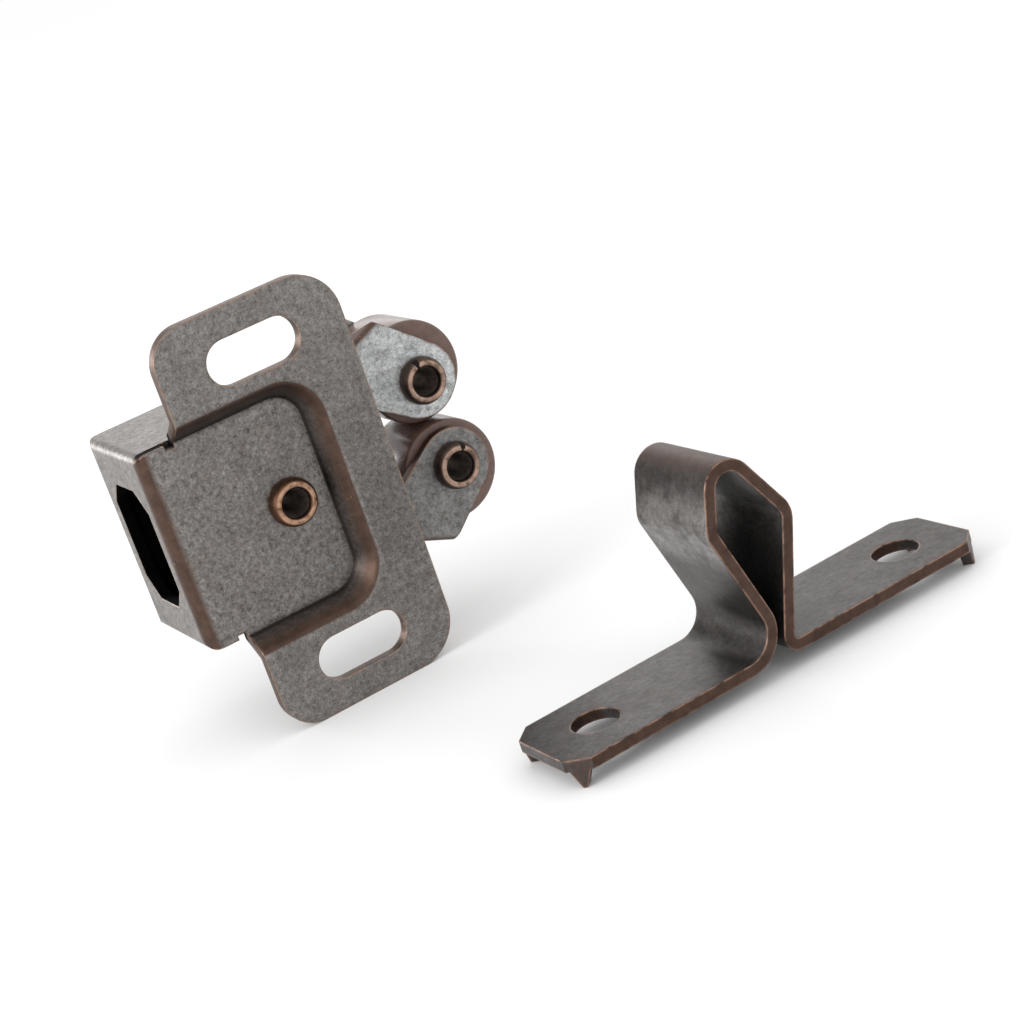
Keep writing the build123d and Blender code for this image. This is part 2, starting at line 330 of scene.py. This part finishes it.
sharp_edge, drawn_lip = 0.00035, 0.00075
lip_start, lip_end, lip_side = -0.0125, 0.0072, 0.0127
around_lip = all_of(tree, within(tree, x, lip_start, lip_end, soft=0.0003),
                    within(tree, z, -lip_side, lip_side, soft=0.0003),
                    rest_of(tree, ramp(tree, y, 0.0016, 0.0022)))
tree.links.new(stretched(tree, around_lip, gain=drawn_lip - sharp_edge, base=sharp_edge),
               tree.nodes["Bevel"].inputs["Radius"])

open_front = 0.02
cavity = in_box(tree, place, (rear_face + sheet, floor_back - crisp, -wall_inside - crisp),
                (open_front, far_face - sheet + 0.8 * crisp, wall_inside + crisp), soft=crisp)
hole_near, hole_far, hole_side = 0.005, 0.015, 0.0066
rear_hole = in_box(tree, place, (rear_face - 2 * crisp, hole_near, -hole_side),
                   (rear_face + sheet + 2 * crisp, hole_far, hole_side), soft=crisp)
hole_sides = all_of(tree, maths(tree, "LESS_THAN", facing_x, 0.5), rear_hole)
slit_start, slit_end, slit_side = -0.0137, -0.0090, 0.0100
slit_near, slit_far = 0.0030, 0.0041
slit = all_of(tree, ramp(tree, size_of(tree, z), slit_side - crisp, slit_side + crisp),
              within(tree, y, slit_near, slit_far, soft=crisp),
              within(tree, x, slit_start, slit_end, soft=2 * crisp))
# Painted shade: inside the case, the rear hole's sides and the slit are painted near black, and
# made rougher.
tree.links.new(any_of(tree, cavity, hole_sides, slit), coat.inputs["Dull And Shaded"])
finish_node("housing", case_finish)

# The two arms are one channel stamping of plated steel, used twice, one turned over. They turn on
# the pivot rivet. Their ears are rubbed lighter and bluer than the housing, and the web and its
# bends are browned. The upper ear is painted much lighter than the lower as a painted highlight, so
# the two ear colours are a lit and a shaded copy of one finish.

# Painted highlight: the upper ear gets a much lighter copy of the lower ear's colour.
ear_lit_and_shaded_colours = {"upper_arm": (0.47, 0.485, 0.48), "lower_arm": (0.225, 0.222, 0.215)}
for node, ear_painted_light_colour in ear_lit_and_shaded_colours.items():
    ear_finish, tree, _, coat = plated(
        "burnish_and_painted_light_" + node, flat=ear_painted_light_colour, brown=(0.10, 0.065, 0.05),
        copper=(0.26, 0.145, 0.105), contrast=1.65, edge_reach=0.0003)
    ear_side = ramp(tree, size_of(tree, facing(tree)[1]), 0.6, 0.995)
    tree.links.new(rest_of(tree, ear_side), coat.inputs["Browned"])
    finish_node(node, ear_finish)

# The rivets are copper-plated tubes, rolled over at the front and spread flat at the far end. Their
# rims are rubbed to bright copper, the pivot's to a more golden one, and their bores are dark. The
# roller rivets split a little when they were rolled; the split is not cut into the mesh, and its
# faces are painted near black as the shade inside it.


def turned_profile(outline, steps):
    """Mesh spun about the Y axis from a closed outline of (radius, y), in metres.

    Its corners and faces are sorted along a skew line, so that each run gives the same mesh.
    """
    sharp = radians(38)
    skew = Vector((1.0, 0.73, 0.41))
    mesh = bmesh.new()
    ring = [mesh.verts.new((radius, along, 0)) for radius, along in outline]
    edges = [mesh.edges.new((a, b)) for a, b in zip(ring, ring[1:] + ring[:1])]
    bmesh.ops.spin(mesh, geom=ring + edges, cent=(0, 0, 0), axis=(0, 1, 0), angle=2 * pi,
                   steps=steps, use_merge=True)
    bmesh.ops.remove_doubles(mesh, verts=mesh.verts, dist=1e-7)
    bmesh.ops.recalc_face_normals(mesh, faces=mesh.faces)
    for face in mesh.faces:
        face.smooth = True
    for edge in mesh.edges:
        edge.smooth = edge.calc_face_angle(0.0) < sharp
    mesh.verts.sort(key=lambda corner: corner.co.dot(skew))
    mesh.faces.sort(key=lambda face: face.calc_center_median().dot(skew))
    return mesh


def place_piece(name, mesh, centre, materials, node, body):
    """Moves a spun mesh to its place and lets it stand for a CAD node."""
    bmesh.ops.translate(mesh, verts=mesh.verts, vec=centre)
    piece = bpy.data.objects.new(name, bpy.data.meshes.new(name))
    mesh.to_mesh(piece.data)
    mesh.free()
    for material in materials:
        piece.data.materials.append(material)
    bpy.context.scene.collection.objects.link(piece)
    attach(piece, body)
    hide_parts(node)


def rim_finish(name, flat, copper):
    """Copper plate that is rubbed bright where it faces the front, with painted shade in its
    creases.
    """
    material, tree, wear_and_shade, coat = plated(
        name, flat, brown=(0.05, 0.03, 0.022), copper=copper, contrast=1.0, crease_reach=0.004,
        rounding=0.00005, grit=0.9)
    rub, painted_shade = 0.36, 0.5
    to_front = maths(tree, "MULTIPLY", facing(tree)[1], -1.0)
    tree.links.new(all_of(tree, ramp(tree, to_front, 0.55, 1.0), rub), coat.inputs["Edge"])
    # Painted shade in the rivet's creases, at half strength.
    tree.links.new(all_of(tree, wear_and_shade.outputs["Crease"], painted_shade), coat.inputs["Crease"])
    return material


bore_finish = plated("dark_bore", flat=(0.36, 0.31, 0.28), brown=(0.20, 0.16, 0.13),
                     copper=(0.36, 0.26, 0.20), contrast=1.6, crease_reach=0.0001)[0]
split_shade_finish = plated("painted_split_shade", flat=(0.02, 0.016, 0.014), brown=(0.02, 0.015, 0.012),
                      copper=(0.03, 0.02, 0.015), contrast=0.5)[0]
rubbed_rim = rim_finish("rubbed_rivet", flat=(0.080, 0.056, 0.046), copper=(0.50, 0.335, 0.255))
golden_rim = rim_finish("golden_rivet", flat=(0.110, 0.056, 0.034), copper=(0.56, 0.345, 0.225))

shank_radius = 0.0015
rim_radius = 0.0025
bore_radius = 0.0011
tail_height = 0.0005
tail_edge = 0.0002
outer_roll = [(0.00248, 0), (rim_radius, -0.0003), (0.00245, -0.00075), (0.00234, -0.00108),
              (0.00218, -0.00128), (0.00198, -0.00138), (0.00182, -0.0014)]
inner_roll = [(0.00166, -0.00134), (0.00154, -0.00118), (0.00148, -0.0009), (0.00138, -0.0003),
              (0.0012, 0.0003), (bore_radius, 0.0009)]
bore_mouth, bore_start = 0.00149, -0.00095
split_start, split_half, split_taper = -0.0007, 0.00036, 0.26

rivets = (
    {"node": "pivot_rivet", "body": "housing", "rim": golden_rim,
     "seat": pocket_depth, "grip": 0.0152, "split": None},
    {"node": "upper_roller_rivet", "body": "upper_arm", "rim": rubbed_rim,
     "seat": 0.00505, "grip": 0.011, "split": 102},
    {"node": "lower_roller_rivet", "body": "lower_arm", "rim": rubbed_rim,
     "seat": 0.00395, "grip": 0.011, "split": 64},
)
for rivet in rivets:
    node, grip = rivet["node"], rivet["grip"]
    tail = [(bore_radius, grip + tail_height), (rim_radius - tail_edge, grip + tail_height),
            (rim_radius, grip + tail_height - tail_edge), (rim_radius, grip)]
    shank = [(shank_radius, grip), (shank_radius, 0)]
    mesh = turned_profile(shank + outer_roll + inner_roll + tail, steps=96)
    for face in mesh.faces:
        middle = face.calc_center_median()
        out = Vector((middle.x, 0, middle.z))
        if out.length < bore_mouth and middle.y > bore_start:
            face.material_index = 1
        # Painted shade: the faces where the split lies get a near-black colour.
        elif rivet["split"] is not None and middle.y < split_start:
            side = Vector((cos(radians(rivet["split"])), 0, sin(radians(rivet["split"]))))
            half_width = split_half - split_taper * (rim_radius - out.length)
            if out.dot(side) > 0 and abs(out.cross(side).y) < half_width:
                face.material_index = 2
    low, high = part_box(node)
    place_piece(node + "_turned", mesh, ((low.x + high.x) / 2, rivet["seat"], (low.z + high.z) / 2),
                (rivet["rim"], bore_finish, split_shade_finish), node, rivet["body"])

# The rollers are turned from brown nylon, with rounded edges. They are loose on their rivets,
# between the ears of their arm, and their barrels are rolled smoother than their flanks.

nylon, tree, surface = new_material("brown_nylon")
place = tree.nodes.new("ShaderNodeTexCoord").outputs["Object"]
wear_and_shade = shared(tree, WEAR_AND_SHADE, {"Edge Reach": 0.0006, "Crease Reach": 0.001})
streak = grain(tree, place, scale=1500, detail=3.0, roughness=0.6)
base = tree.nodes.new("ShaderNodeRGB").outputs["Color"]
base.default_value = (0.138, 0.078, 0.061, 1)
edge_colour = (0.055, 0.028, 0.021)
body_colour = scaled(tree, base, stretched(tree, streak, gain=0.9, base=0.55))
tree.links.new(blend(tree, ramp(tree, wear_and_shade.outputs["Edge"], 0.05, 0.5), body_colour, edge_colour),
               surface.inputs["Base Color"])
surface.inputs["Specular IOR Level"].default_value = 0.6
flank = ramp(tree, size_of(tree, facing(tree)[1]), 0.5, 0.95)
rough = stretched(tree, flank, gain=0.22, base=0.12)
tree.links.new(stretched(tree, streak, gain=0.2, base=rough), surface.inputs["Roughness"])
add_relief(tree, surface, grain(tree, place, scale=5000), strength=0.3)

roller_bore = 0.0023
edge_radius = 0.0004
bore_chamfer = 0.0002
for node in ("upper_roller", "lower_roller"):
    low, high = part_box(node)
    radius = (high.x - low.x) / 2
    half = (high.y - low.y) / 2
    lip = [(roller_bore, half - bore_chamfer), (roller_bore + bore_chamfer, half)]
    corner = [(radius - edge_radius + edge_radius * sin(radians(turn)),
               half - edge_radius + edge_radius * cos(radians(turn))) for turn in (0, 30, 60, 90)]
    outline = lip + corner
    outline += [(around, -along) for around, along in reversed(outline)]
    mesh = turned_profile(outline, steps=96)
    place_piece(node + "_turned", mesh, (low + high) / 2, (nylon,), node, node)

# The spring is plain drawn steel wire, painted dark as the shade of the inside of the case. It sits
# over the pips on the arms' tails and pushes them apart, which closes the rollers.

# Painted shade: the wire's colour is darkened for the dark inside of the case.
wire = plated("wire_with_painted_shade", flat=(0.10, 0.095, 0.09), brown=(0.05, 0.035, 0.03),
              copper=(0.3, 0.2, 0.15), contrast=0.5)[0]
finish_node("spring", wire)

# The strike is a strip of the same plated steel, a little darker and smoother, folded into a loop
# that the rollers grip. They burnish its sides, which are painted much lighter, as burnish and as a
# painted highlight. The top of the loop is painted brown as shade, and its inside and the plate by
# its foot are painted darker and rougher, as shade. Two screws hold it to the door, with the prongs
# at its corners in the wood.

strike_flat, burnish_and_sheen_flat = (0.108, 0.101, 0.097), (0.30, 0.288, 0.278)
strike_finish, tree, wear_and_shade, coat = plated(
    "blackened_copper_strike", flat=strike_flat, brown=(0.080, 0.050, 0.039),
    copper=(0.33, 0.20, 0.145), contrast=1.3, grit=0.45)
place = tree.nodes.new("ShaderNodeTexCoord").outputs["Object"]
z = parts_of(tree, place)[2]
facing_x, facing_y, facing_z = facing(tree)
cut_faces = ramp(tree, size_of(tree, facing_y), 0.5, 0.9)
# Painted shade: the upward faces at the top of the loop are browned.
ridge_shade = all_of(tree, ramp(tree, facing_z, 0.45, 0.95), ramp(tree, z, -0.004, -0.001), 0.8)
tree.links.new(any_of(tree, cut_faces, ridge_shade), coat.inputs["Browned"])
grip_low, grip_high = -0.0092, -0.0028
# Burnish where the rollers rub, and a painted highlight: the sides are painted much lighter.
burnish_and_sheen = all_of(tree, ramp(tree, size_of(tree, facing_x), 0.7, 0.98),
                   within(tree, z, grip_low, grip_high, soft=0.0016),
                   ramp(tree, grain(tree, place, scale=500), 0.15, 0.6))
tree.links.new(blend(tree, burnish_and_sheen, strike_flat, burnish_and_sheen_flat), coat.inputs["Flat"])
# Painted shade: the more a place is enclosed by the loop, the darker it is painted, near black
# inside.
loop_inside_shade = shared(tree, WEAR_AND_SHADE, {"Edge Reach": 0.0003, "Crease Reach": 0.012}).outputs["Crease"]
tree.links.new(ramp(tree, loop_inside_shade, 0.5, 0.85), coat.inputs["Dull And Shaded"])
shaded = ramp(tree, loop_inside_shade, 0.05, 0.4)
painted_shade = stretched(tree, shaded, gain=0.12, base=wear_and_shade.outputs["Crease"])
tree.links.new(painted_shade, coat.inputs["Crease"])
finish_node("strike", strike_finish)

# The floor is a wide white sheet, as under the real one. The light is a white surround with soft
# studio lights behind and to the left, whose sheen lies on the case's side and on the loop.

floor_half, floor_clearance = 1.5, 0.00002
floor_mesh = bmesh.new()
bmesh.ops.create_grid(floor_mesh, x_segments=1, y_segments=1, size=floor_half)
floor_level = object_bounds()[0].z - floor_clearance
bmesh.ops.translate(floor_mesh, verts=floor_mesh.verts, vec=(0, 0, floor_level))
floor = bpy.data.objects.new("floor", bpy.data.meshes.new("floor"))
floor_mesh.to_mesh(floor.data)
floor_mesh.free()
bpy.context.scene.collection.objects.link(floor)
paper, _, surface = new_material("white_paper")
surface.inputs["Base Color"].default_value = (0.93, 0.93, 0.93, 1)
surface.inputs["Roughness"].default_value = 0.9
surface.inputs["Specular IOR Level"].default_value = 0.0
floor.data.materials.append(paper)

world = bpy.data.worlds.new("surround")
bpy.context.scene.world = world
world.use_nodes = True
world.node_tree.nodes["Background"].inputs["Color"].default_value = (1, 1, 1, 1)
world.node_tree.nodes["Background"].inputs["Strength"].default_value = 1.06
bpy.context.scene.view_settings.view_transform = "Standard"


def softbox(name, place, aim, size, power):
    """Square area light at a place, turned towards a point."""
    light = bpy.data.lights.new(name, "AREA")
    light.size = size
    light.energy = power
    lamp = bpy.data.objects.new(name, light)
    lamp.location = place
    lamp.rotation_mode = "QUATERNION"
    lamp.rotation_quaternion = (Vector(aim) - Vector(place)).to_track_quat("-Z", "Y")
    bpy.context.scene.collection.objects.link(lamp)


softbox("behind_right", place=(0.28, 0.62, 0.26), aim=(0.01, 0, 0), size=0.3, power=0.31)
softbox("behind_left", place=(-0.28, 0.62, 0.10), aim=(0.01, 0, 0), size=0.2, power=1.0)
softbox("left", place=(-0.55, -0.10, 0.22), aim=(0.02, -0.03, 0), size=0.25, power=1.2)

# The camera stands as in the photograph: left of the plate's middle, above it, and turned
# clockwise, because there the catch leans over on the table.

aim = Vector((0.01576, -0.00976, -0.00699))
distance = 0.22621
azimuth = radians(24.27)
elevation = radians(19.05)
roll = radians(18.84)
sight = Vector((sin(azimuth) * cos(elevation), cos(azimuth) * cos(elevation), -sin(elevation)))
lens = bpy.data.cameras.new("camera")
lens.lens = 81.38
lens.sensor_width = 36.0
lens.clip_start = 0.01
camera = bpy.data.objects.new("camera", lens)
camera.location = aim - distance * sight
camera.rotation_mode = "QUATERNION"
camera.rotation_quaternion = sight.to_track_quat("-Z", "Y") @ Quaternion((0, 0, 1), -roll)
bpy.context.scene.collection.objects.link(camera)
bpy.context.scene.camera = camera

☆ ☆ ☆

▶ [Given task]: Quote exactly the lines running from the line with "attach(piece, body)" through the line with "copper=(0.56, 0.345, 0.225))", both ends included, and nothing more.

▶ [Response to this task]:
    attach(piece, body)
    hide_parts(node)


def rim_finish(name, flat, copper):
    """Copper plate that is rubbed bright where it faces the front, with painted shade in its
    creases.
    """
    material, tree, wear_and_shade, coat = plated(
        name, flat, brown=(0.05, 0.03, 0.022), copper=copper, contrast=1.0, crease_reach=0.004,
        rounding=0.00005, grit=0.9)
    rub, painted_shade = 0.36, 0.5
    to_front = maths(tree, "MULTIPLY", facing(tree)[1], -1.0)
    tree.links.new(all_of(tree, ramp(tree, to_front, 0.55, 1.0), rub), coat.inputs["Edge"])
    # Painted shade in the rivet's creases, at half strength.
    tree.links.new(all_of(tree, wear_and_shade.outputs["Crease"], painted_shade), coat.inputs["Crease"])
    return material


bore_finish = plated("dark_bore", flat=(0.36, 0.31, 0.28), brown=(0.20, 0.16, 0.13),
                     copper=(0.36, 0.26, 0.20), contrast=1.6, crease_reach=0.0001)[0]
split_shade_finish = plated("painted_split_shade", flat=(0.02, 0.016, 0.014), brown=(0.02, 0.015, 0.012),
                      copper=(0.03, 0.02, 0.015), contrast=0.5)[0]
rubbed_rim = rim_finish("rubbed_rivet", flat=(0.080, 0.056, 0.046), copper=(0.50, 0.335, 0.255))
golden_rim = rim_finish("golden_rivet", flat=(0.110, 0.056, 0.034), copper=(0.56, 0.345, 0.225))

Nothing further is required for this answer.